I’ve been accused on more than one occasion, and by more than one person, of “living in Dreamsville,” aka, Fantasyland, aka never gonna happen. I understand why people say this to me — because I dream big, because I ask for a lot, and because what I desire so often doesn’t match what other people think is possible. Here’s the thing though, what I want is absolutely possible, and in fact, comes true.

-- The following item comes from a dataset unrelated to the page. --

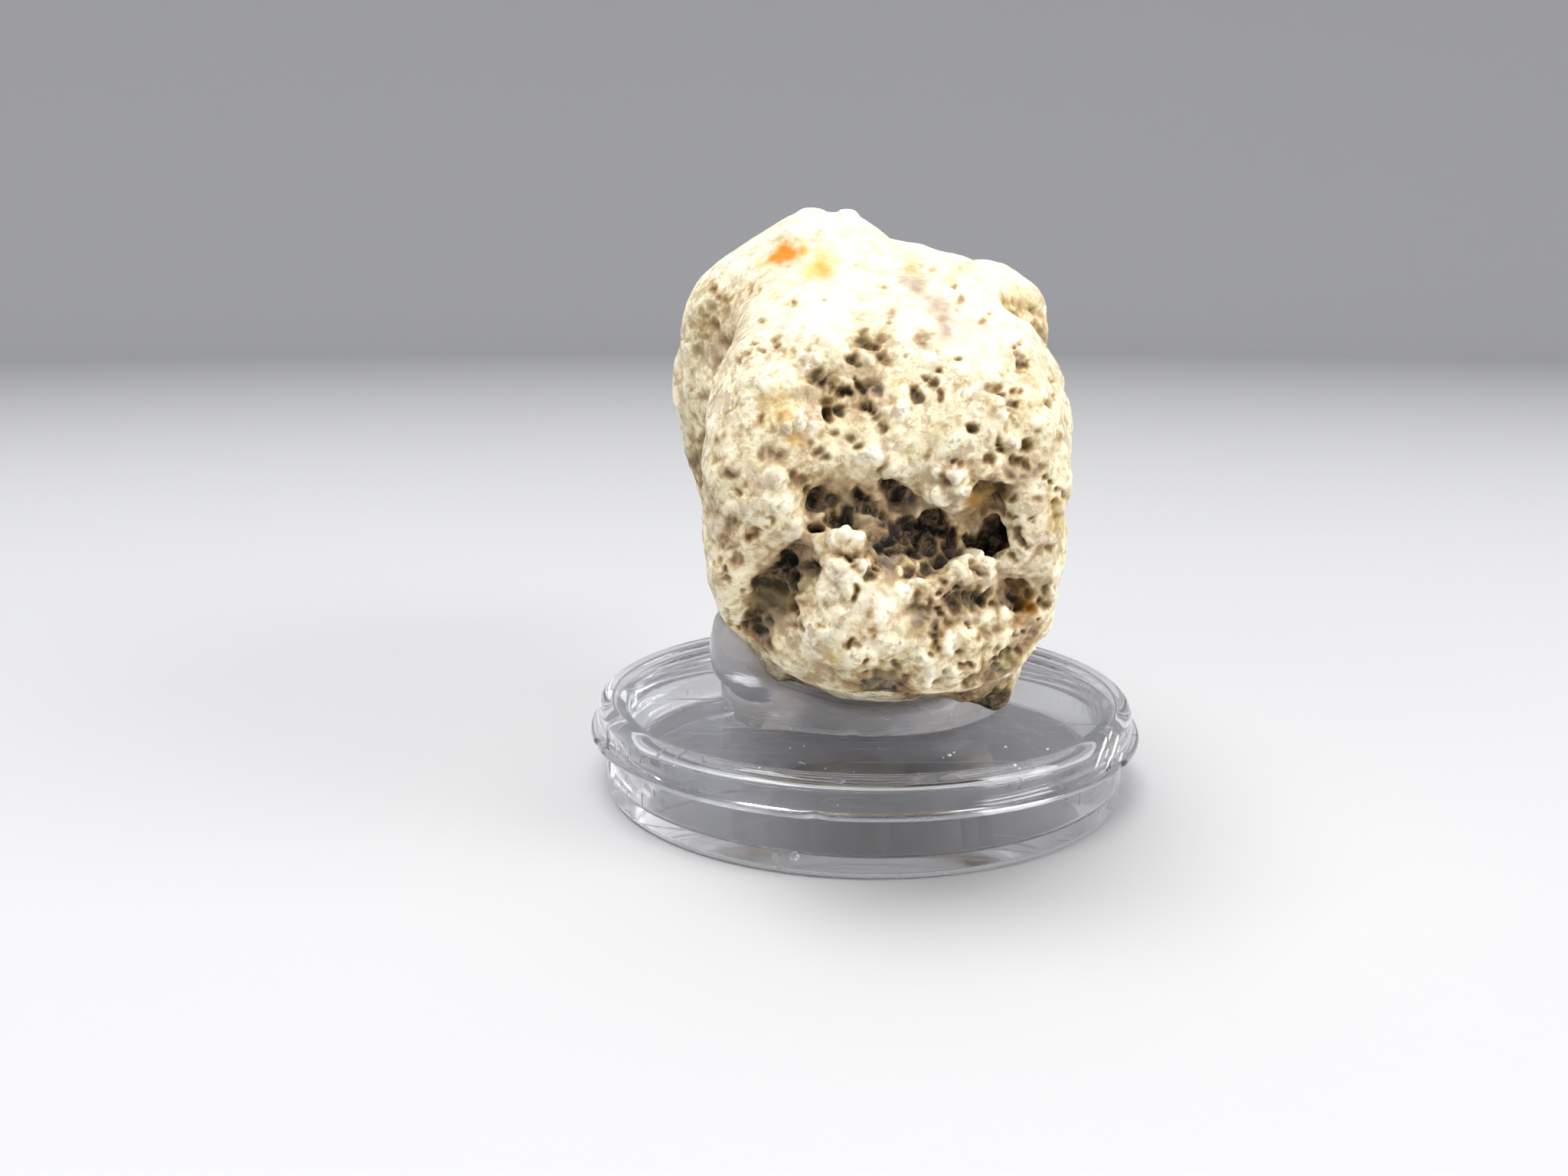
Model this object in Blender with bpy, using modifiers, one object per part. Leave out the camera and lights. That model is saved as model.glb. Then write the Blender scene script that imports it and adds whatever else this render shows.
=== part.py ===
"""Fossil mosasaur tooth with its root, lying on a closed two-part clear plastic capsule.

Lengths below are in millimetres and are turned into metres as the meshes are made. +Z is up. The origin
is the centre of the capsule's underside. The crown points along +Y and the broken end of the root faces -Y.
"""

import math

import bmesh
import bpy
from mathutils import Vector, noise

MM = 0.001
GAP = 0.3  # between pieces that touch

# The capsule: two round trays of clear plastic, the lid's skirt over the base's rim
LIP_RADIUS = 19.0
CAPSULE_HEIGHT = 6.5
PLASTIC = 0.9
LID_TOP_RADIUS = 18.1
LID_SKIRT_RADIUS = 18.55
LIP_TOP = 4.4
LIP_BOTTOM = 4.0
LIP_ROUND = 0.12
BASE_RADIUS = 18.0
BASE_ROUND = 0.45
BASE_STEP = LIP_BOTTOM - GAP
SPIGOT_TOP = CAPSULE_HEIGHT - PLASTIC - 0.4
LID_INNER_RADIUS = 17.55
SPIGOT_RADIUS = LID_INNER_RADIUS - GAP
BASE_INNER_RADIUS = 16.45
ROUND_STEPS = 48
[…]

If you’ve been reading “Another World is Probable” for a while, you know I’ve been a gypsy without a caravan for about a year and a half. I’ve moved apartments, cities, and coasts. I haven’t stayed in any one place for longer than four months since January of 2012. Last Monday I realized my dreams have changed and I no longer want to live in the city. Instead, I want to live where I can see trees outside my window, by myself, in a quiet place, but still close to things — shops, public transportation, etc. The kicker is I need to be able to afford it working part time in the most expensive area in the country. This dream was often scoffed at because it sounds unrealistic (understandably).
Well, on Thursday, I signed a lease on a place and it’s all those things and more. I’ll be living in a cottage by myself, within my price range, at a gated community, near public transportation, where I can see trees outside my window. When I walked into the cottage I cried. I cried because the place felt like home, but also because I was overwhelmed at seeing my dream come to life. I was overwhelmed at how the universe orchestrated to meet all my needs and more. I was overwhelmed that what other people deemed impossible was staring me in the face.
I bring this up not to chastise the people who tell me I live in Never Never Land, but because I think it’s important to realize our dreams are possible. That you can’t really dream “too big.” I’m not saying they’ll manifest overnight — heck, it’s taken me a year and a half to realize what I wanted and then receive it — but they do happen.
Dreams turning into reality are on my mind because I’m currently in Seattle for my mom’s graduation. My 64-year-old mother is graduating from medical school. It’s been a dream nearly 29 years in the making (she was pregnant with me when she started the prerequisites for med school) and now she’s graduating. My dear friend has a quote I believe he crafted himself, “Dreams may fade from view, dreams may be torn and bruised, but dreams never die.” And I would add to that, dreams come true if we work for them, if we keep the faith, and if we take the action steps to realize them.
I dream of a world where we all dream big and then watch those dreams turn into reality. A world where we understand it’s amazing to live in Dreamsville, and as John Lennon says, you’re not the only one. A world where we receive all the blessings the universe wants to bestow on us and more.
Another world is not only possible, it’s probable.